— Start RECORDED DATA —
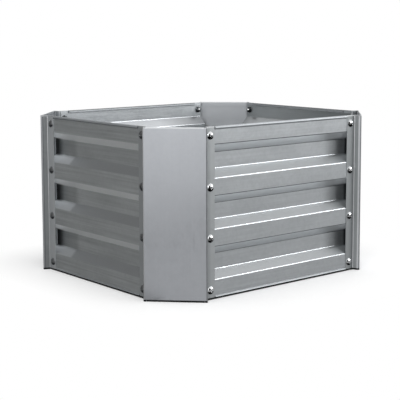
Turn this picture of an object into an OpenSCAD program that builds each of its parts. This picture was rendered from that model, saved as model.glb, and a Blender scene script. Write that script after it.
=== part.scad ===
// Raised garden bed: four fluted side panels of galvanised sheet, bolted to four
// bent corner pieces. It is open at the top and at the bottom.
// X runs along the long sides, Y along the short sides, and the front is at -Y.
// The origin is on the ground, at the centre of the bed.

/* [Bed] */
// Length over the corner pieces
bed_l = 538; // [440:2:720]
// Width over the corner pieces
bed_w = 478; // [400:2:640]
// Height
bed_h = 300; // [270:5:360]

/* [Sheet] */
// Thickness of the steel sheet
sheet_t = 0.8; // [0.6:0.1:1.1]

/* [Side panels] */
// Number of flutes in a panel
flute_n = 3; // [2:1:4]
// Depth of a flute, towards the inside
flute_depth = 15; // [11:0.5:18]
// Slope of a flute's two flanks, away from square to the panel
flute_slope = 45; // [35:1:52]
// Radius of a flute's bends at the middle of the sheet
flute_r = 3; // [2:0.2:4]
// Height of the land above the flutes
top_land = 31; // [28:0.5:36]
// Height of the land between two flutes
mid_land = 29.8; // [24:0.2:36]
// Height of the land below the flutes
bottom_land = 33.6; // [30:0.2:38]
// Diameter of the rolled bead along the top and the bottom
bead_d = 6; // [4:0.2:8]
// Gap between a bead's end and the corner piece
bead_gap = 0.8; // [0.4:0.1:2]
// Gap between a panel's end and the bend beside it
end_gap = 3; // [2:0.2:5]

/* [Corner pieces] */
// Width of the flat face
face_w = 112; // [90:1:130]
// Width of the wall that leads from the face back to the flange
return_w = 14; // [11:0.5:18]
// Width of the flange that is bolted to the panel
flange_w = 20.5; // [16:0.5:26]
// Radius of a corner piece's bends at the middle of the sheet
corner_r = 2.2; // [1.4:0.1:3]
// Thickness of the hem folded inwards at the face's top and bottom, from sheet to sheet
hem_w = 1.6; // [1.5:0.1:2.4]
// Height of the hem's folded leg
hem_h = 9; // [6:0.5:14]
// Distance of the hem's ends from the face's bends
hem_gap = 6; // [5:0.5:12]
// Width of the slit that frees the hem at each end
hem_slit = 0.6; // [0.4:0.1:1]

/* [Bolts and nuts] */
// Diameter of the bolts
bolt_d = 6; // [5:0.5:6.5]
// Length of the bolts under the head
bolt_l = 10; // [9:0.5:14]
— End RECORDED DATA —
Nothing in the data may differ; print all of it exactly as written.

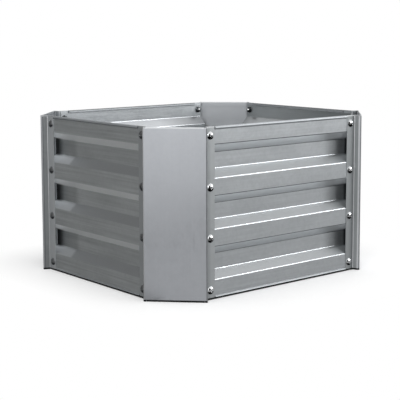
Turn this picture of an object into an OpenSCAD program that builds each of its parts. This picture was rendered from that model, saved as model.glb, and a Blender scene script. Write that script after it.
=== part.scad ===
// Raised garden bed: four fluted side panels of galvanised sheet, bolted to four
// bent corner pieces. It is open at the top and at the bottom.
// X runs along the long sides, Y along the short sides, and the front is at -Y.
// The origin is on the ground, at the centre of the bed.

/* [Bed] */
// Length over the corner pieces
bed_l = 538; // [440:2:720]
// Width over the corner pieces
bed_w = 478; // [400:2:640]
// Height
bed_h = 300; // [270:5:360]

/* [Sheet] */
// Thickness of the steel sheet
sheet_t = 0.8; // [0.6:0.1:1.1]

/* [Side panels] */
// Number of flutes in a panel
flute_n = 3; // [2:1:4]
// Depth of a flute, towards the inside
flute_depth = 15; // [11:0.5:18]
// Slope of a flute's two flanks, away from square to the panel
flute_slope = 45; // [35:1:52]
// Radius of a flute's bends at the middle of the sheet
flute_r = 3; // [2:0.2:4]
// Height of the land above the flutes
top_land = 31; // [28:0.5:36]
// Height of the land between two flutes
mid_land = 29.8; // [24:0.2:36]
// Height of the land below the flutes
bottom_land = 33.6; // [30:0.2:38]
// Diameter of the rolled bead along the top and the bottom
bead_d = 6; // [4:0.2:8]
// Gap between a bead's end and the corner piece
bead_gap = 0.8; // [0.4:0.1:2]
// Gap between a panel's end and the bend beside it
end_gap = 3; // [2:0.2:5]

/* [Corner pieces] */
// Width of the flat face
face_w = 112; // [90:1:130]
// Width of the wall that leads from the face back to the flange
return_w = 14; // [11:0.5:18]
// Width of the flange that is bolted to the panel
flange_w = 20.5; // [16:0.5:26]
// Radius of a corner piece's bends at the middle of the sheet
corner_r = 2.2; // [1.4:0.1:3]
// Thickness of the hem folded inwards at the face's top and bottom, from sheet to sheet
hem_w = 1.6; // [1.5:0.1:2.4]
// Height of the hem's folded leg
hem_h = 9; // [6:0.5:14]
// Distance of the hem's ends from the face's bends
hem_gap = 6; // [5:0.5:12]
// Width of the slit that frees the hem at each end
hem_slit = 0.6; // [0.4:0.1:1]

/* [Bolts and nuts] */
// Diameter of the bolts
bolt_d = 6; // [5:0.5:6.5]
// Length of the bolts under the head
bolt_l = 10; // [9:0.5:14]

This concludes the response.